As we all know, the job of the CPU is to handle the I/O data by running software. No duh. In the case of ever more diverse embedded applications, that I/O “thingie” can get pretty complicated. It can often involve analog-to-digital and digital-to-analog conversion. It can be targeted toward a host of real-world phenomena such as temperature, rotation speed, acceleration, lumens, color grades, vibration, pH, chemical and gaseous composition, spectral data, volume, and flow rates of liquids. The list goes on. The nature and variety of sensors is growing.

Each of these real-world phenomena must be translated into an electronic digital format the processor and software can deal with. Not only that, it must be done efficiently, at low cost, and, in the case of COM modules, in a form that can be sent over the signals supported by the connector. What we seem to have at present in the COM arena are a lot of processor modules and relatively few carrier I/O modules on the market. That means that the major time and expense in putting together a specialized embedded application needs to focus on getting the I/O right so that it works with the COM module. Oh, yeah—and that little matter of the software.

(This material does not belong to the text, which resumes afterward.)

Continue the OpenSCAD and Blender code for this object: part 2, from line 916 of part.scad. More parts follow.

One of the big selling points of COM modules is that they allow an OEM to concentrate on getting the I/O portion of the design right, and when it comes time to upgrade performance or functionality, to simply plug in a more powerful CPU. My spies tell me this is by far not that straightforward. One issue—certainly to be expected—is engineering a specialized I/O module to input data from sensors that is accurate in terms of the CPU. This has been greatly aided by a generation of intelligent sensors that often convert the units they are measuring to standard electrical signals that can be dealt with on the I/O board and by the processor.

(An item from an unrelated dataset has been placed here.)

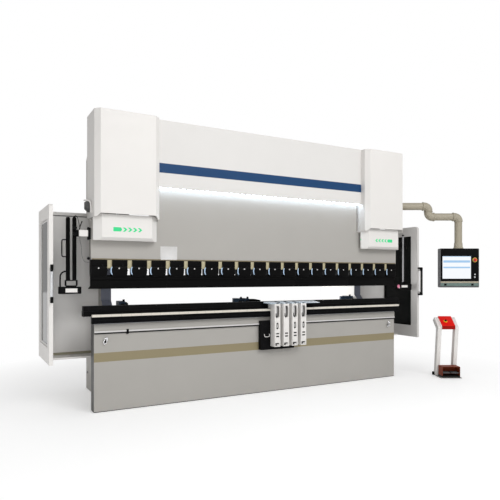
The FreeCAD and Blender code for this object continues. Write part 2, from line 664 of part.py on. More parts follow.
def make_arm():
    """Fixed pipe on the right cover, and the pipe that swings below it."""
    reach = "((pivot_x - cover_outer - bracket_wall) / cos(turn * 1 deg) + pipe_radius)"
    lower = "-pipe_drop"
    end = "(swing_length)"
    run = pipe("fixed_run", f"-{reach}", 0, f"{reach} - elbow_radius", True)
    bend = elbow("fixed_bend", "-elbow_radius", "-elbow_radius", 0)
    stub = pipe("fixed_stub", 0, "-pipe_drop / 2", "pipe_drop / 2 - elbow_radius", False)
    whole = fuse("whole_pipe", [run, bend, stub], "pivot_x", "pivot_y", "pipe_height", "turn")
    pieces.remove(whole)
    side = solid("Box", "flange_side", "cover_outer + bracket_wall - 4 * pipe_radius",
                 "bracket_y - 4 * pipe_radius", "pipe_height - 2 * pipe_radius",
                 Length="4 * pipe_radius", Width="8 * pipe_radius", Height="4 * pipe_radius")
    cut = doc.addObject("Part::Cut", "arm_bracket_pipe")
    cut.Base = whole
    cut.Tool = side
    pieces.append(cut)
    plate = piece("arm_flange")
    pad(plate, "YZ", "cover_outer", "cover_outer + bracket_wall",
        box("bracket_y - bracket_width / 2", "bracket_y + bracket_width / 2",
            "pipe_height - bracket_width / 2", "pipe_height + bracket_width / 2"))
    top = "(-pipe_drop / 2 - joint_gap)"
    parts = [
        pipe("swing_stub", 0, f"{lower} + elbow_radius", f"{top} - ({lower}) - elbow_radius", False),
        elbow("swing_bend", "elbow_radius", f"{lower} + elbow_radius", 180),
        pipe("swing_run", "elbow_radius", lower, f"{end} - 2 * elbow_radius", True),
        elbow("drop_bend", f"{end} - elbow_radius", f"{lower} - elbow_radius", 0),
        pipe("drop_run", end, "collar_floor + collar_height - pipe_height",
             "pipe_height - pipe_drop - elbow_radius - collar_floor - collar_height", False),
    ]
    fuse("swing_arm", parts, "pivot_x", "pivot_y", "pipe_height", "turn")


def make_pendant():
    """Operator's panel under its collar, with screen and stop button."""
    spot_x = "pivot_x + swing_length * cos(turn * 1 deg)"
    spot_y = "pivot_y - swing_length * sin(turn * 1 deg)"
    body = piece("pendant", spot_x, spot_y, 0, "turn")
    half = "pendant_width / 2"
    front = "-pendant_depth / 2"
    pad(body, "XZ", front, "pendant_depth / 2", box(f"-{half}", half, "pendant_floor", "pendant_top"))
    dress(body, "Fillet", "pendant_round", lies_along("y"))
    pad(body, "XY", "pendant_top", "collar_floor", [0, 0, "neck_radius"])
    pad(body, "XY", "collar_floor", "collar_floor + collar_height - joint_gap",
        [0, 0, "collar_radius"])
    collar_face = f"({front} - stop_wall)"
    pad(body, "XZ", collar_face, front, ["stop_shift", "stop_level", "stop_collar"])
    pocket(body, "XZ", collar_face, f"{front} + stop_travel + stop_bed",
           ["stop_shift", "stop_level", "stem_radius + rod_gap"])
    screen = piece("pendant_screen", spot_x, spot_y, 0, "turn")
    pad(screen, "XZ", f"{front} - screen_wall", front,
        box("screen_shift - screen_width / 2", "screen_shift + screen_width / 2", "screen_floor",
            "screen_floor + screen_height"))
    stop = piece("pendant_stop", spot_x, spot_y, 0, "turn")
    face = f"({collar_face} - stop_travel - stop_bed)"
    pad(stop, "XZ", face, front, ["stop_shift", "stop_level", "stem_radius"])
    pad(stop, "XZ", f"{face} - stop_height", face, ["stop_shift", "stop_level", "stop_radius"])


# Pedal stand, drawn about its own middle and turned like the pendant
def make_stand():
    """Base with the pedal guard, two leaning legs, head and wheels."""
    spot = ("stand_x", "stand_y", 0, "turn")
    base = piece("stand_base", *spot)
    pad(base, "XY", 0, "base_wall", box("-base_half", "base_half", "-base_depth / 2",
                                        "base_depth / 2"))
    front = "(-base_depth / 2)"
    back = f"({front} + box_depth)"
    pad(base, "XY", "base_wall", "box_height", box("-box_width / 2", "box_width / 2", front, back))
    pocket(base, "XZ", front, f"{back} - box_wall",
           box("-box_width / 2 + box_wall", "box_width / 2 - box_wall", "base_wall + box_lip",
               "box_height - box_wall"))
    pin = (f"{front} + pin_depth", "pin_height", "pin_radius")
    pad(base, "YZ", "-box_width / 2 + box_wall", "box_width / 2 - box_wall", pin)
    legs = piece("stand_legs", *spot)
    knee = "(leg_foot - leg_lean)"
    for side in (-1, 1):
        low, high = mirrored(side, "leg_span / 2 - leg_width", "leg_span / 2")
        pad(legs, "YZ", low, high,
            [("leg_foot", "base_wall"), ("leg_foot + leg_depth", "base_wall"),
             (f"{knee} + leg_depth", "knee_height - leg_depth / 4"),
             (f"{knee} + leg_rake + 0.7 * leg_depth", "leg_top - 0.6 * leg_depth"),
             (f"{knee} + leg_rake", "leg_top"), (knee, "knee_height")])
    head = piece("stand_head", *spot)
    pad(head, "YZ", "-leg_span / 2 + leg_width", "leg_span / 2 - leg_width",
        [(f"{knee} - head_wall", "knee_height - head_lip / 2"), (knee, "knee_height - head_lip / 2"),
         (knee, "knee_height + head_lip / 3"), (f"{knee} + leg_rake", "leg_top"),
         (f"{knee} + leg_rake", "leg_top + head_wall"),
         (f"{knee} - head_wall", "knee_height + head_lip / 2")])
    for name, side in (("left_pedal", -1), ("right_pedal", 1)):
        pedal = piece(name, *spot)
        middle = f"{side} * pedal_spacing / 2"
        low, high = (f"{middle} - pedal_width / 2", f"{middle} + pedal_width / 2")
        pad(pedal, "YZ", low, high,
            box(f"{front} + pin_depth - pedal_length", f"{front} + pin_depth",
                "pin_height - pedal_wall / 2", "pin_height + pedal_wall / 2"))
        pad(pedal, "YZ", low, high, [f"{front} + pin_depth", "pin_height", "barrel_radius"])
        pocket(pedal, "YZ", low, high,
               [f"{front} + pin_depth", "pin_height", "pin_radius + rod_gap"])
    wheels = piece("stand_wheels", *spot)
    for side in (-1, 1):
        low, high = mirrored(side, "base_half", "base_half + wheel_width")
        pad(wheels, "YZ", low, high, ["base_depth / 2 - wheel_radius", "wheel_radius", "wheel_radius"])


# Back gauge
def make_back_gauge():
    """Guides on the frames, shoes, a cross beam and four fingers."""
    guides = piece("gauge_guides")
    shoes = piece("gauge_shoes")
    top = "(gauge_floor + gauge_height)"
    for side in (-1, 1):
        low, high = mirrored(side, "guide_inner", "frame_inner")
        pad(guides, "YZ", low, high, box("guide_front", "guide_back", "gauge_floor", top))
        pad(shoes, "YZ", low, high, box("shoe_front", "shoe_front + shoe_depth",
                                        f"{top} + slide_gap", f"{top} + shoe_height"))
    beam = piece("gauge_beam")
    pad(beam, "YZ", "-guide_inner", "guide_inner",
        box("beam_front", "beam_front + beam_depth", "beam_floor", "beam_floor + beam_height"))
    spots = {"finger_1": "-finger_far", "finger_2": "finger_left", "finger_3": "finger_right",
             "finger_4": "finger_far"}
    seat = "(beam_floor + beam_height)"
    for name, centre in spots.items():
        finger = piece(name)
        pad(finger, "YZ", f"{centre} - finger_width / 2", f"{centre} + finger_width / 2",
            [("finger_front", f"{seat} + finger_height - finger_nose"),
             ("finger_front + 60", f"{seat} + 10"), ("beam_front", f"{seat} + slide_gap"),
             ("finger_back", f"{seat} + slide_gap"), ("finger_back", f"{seat} + finger_height"),
             ("finger_front", f"{seat} + finger_height")])


# Sheet supports on the front rail
def make_supports():
    """Four uprights that slide on the rail, and the rest that they park against."""
    back = "(rail_front - slide_gap)"
    front = f"({back} - support_depth)"
    for index in range(4):
        body = piece(f"support_{index + 1}")
        centre = f"(support_first + {index} * support_pitch)"
        low, high = (f"{centre} - support_width / 2", f"{centre} + support_width / 2")
        pad(body, "YZ", low, high,
            [(front, "support_floor"), (back, "support_floor"), (back, "strip_top + strip_gap"),
             ("-plate_back", "strip_top + strip_gap"), ("-plate_back", "plate_top"),
             (front, "plate_top")])
        low, high = (f"{centre} - opening_width / 2", f"{centre} + opening_width / 2")
        for top, height in (("(plate_top - opening_drop)", "opening_height"),
                            ("(plate_top - slit_drop)", "slit_height")):
            pocket(body, "XZ", f"{front} - 1", f"{front} + opening_depth",
                   box(low, high, f"{top} - {height}", top))
        pad(body, "XZ", f"{front} - knob_reach", front,
            [centre, "plate_top - knob_drop", "knob_radius"])
    rest = piece("support_rest")
    lap = "(-bed_front - ledge_step)"
    top = "(bed_height - ledge_height)"
    pad(rest, "YZ", "rest_left", "rest_right",
        [("-bed_front - rest_depth", f"{top} - rest_height"), ("-bed_front", f"{top} - rest_height"),
         ("-bed_front", top), (lap, top), (lap, f"{top} + rest_lap"),
         ("-bed_front - rest_depth", f"{top} + rest_lap")])


# Drive and cabinet behind the machine
def make_drive():
    """Shelf behind the tank with the motor and its pump."""
    shelf = piece("drive_shelf")
    pad(shelf, "XY", "motor_z - motor_radius - shelf_wall", "motor_z - motor_radius",
        box("-shelf_width / 2", "shelf_width / 2", "tank_back", "tank_back + shelf_depth"))
    motor = piece("motor_pump", 0, "motor_y", "motor_z")
    pad(motor, "YZ", "shelf_margin - shelf_width / 2", "shelf_margin - shelf_width / 2 + motor_length",
        [0, 0, "motor_radius"])
    start = "(shelf_margin - shelf_width / 2 + motor_length)"
    pad(motor, "YZ", start, f"{start} + pump_length", [0, 0, "pump_radius"])


def make_cabinet():
    """Electrical cabinet on the outside of the right frame."""
    body = piece("electrical_cabinet")
    start = "frame_inner + frame_thickness"
    pad(body, "XY", "cabinet_floor", "cabinet_floor + cabinet_height",
        box(start, f"{start} + cabinet_width", "cabinet_front", "cabinet_front + cabinet_depth"))


make_bed()
make_lower_tooling()
make_front_rail()
make_frame("left_frame", -1)
make_frame("right_frame", 1)
make_tank()
make_cylinders()
make_cylinder_cover("left_cylinder_cover", -1)
make_cylinder_cover("right_cylinder_cover", 1)
make_light_covers()
make_fascia()
make_ram()
make_clamps()
make_punch()
make_laser_mounts()
make_left_laser()
make_right_laser()
make_door("left_door", -1)
make_door("right_door", 1)
make_rear_guard("left_rear_guard", -1)
make_rear_guard("right_rear_guard", 1)
make_lead()
make_arm()
make_pendant()
make_stand()
make_back_gauge()
make_supports()
make_drive()
make_cabinet()
doc.recompute()

for item in doc.Objects:
    if "Invalid" in item.State or "Error" in item.State:
        raise ValueError(f"{item.Label} failed: {item.State}")
for item in pieces:
    if item.Shape.isNull() or not item.Shape.isValid():
        raise ValueError(f"{item.Label} has no valid shape")

os.makedirs("parts", exist_ok=True)
for item in pieces:
    item.Shape.exportStep(f"parts/{item.Label}.step")
print(len(pieces), "sub-parts")
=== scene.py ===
"""Dresses the hydraulic press brake: finishes, detailed pieces, studio and camera."""
import bpy
import json
import math
from bpy.props import FloatProperty, FloatVectorProperty, IntProperty, PointerProperty
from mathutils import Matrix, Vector


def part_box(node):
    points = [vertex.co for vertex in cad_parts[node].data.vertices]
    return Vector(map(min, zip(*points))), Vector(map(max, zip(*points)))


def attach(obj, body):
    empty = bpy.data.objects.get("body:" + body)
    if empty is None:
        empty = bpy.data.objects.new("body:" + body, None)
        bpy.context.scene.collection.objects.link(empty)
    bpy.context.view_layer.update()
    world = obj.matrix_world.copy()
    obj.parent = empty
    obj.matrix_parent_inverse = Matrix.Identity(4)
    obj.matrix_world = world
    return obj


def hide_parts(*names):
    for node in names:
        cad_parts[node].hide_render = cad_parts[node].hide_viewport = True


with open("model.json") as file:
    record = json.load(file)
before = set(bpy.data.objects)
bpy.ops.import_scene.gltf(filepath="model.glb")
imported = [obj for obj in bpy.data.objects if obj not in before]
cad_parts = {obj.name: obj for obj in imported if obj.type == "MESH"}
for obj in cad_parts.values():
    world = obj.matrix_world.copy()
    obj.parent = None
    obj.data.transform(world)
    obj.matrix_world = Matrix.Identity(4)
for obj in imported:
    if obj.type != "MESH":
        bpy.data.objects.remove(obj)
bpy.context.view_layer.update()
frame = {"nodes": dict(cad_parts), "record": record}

bl_info = {
    "name": "Press Brake",
    "version": (1, 0, 0),
    "blender": (4, 5, 0),
    "location": "3D View > Sidebar > Press Brake",
    "description": "Finishes and detailed pieces of a hydraulic press brake",
    "category": "Object",
}

TURN = -math.radians(28.83)  # turn of the control panel and of the stand, which face the camera
FINGER_REACH = {1: 0.006, 2: 0.059, 4: 0.150}  # front plates past the gauge fingers' left sides
WING_REACH = {1: 0.046, 3: 0.19, 4: 0.05}  # side plates past the gauge fingers' right sides
SUPPORT_REACH = {"west": {1: 0.055}, "east": {4: 0.19}}  # top plates past the outer supports
SUPPORT_OVERLAP = 0.004  # top plates past their supports everywhere else
BODY_OF = {node: body for body, nodes in frame["record"]["behaviour"]["bodies"].items() for node in nodes}
PIVOTS = {joint["name"]: Vector(joint["pos_m"]) for joint in frame["record"]["behaviour"]["joints"]
          if "pos_m" in joint}


class BrakeSizes(bpy.types.PropertyGroup):
    """Sizes of the details that the solids leave out."""
    tool_edge: FloatProperty(name="Tool edge", description="Rounding of ground tool edges",
                             default=0.0012, unit="LENGTH")
    clamp_pitch: FloatProperty(name="Clamp pitch", description="Distance between clamp centres",
                               default=0.2, unit="LENGTH")
    clamp_width: FloatProperty(name="Clamp width", description="Length of one clamp along the ram",
                               default=0.15, unit="LENGTH")
    lamp_pitch: FloatProperty(name="Lamp pitch", description="Distance between lamps under the front panel",
                              default=0.07, unit="LENGTH")
    collar: FloatProperty(name="Elbow radius", description="Outer radius of the arm's elbows",
                          default=0.0555, unit="LENGTH")
    fins: IntProperty(name="Motor fins", description="Number of cooling fins round the motor", default=28)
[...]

A somewhat trickier issue is presented by the subtle variations between designs of COM modules—even those that incorporate different versions of the same CPU architecture from the same manufacturer. Matching the electrical characteristics of the COM module and the carrier in terms of power-up times and other variables is something that is apparently more difficult than has been assumed. A connector standard between CPU and carrier card does not always completely isolate either from some of these difficulties, particularly when the CPU is powered by connections coming off the carrier card, which is actually connected to the power supply.

Having heard some of these comments from knowledgeable engineers, we at RTC are very interested in finding out more about them and what can be done in design practice to smooth the hoped-for path to easier integration. Are there guidelines that can be established? Are there some additional specifications and/or standards needed? Or does it really just come down to detailed, precise plain old work? You know—engineering.